The Bank of Canada is stuck between the rock of a housing bubble (textbook-based trickle-down confidence-inspiration) and a hard place of a housing bubble (total lack of affordability) as it proclaimed this week that it may withdraw stimulus because, paraphrasing, everything was awesome. Well, today's existing home sales collapse may change that tune quickly...
Bloomberg reports that in a speech she’s delivering in Winnipeg, Manitoba, Senior Deputy Governor Carolyn Wilkins highlighted how the nation’s recovery is broadening across regions and sectors, giving policy makers “reason to be encouraged.”

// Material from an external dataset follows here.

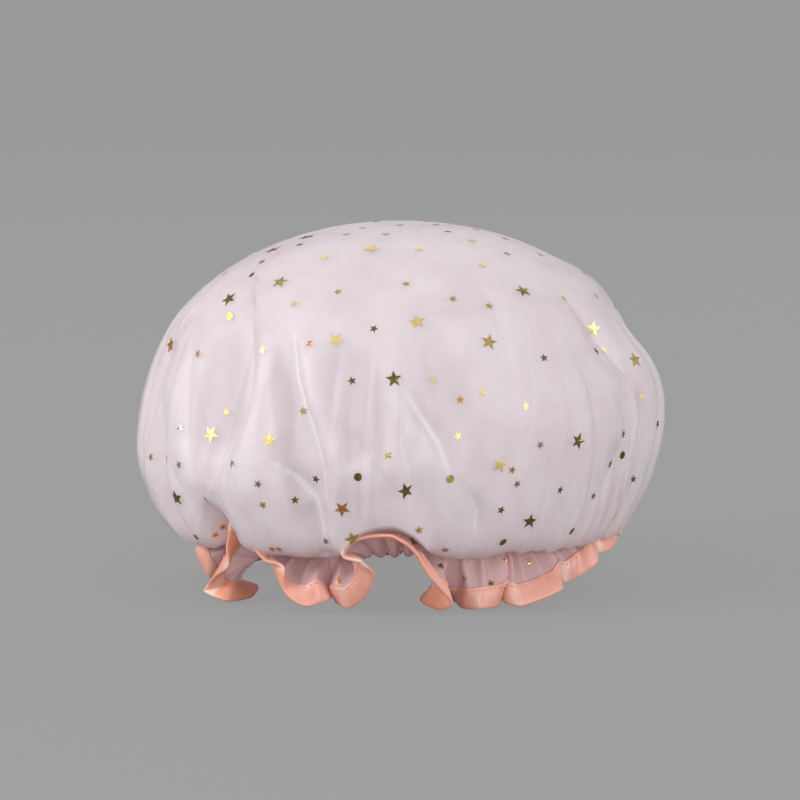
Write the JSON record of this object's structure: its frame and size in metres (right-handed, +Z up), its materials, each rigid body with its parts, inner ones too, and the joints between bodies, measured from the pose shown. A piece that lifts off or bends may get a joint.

“As growth continues and, ideally, broadens further, Governing Council will be assessing whether all of the considerable monetary policy stimulus presently in place is still required,” Wilkins said in the text of a speech she’s giving Monday.
“At present, there is significant monetary policy stimulus in the system.”
"The adjustment to lower oil prices is now largely behind us, and we are looking for signs that the sources of growth are broadening across sectors and regions,” Wilkins said. “The signs are encouraging.”
Well, wih the worst print on record, Canada existing home sales crashed 6.2% MoM in May...
"The signs are less encouraging now"
Below we again put Canada's housing market, and bubble, in perspective with some of our favorite charts, first showing total Canadian household debt compared to the US. Most of this is in the form of mortgages.
Next, despite Canada's low rates, the debt service ratio of an average Canadian household is nearly 40% higher than when compared to the US.
And finally, the punchline: indexed home prices in Canada compared to the US. This needs to commentary.
This won't end well... and as this month's home sales data shows, the pain is just beginning.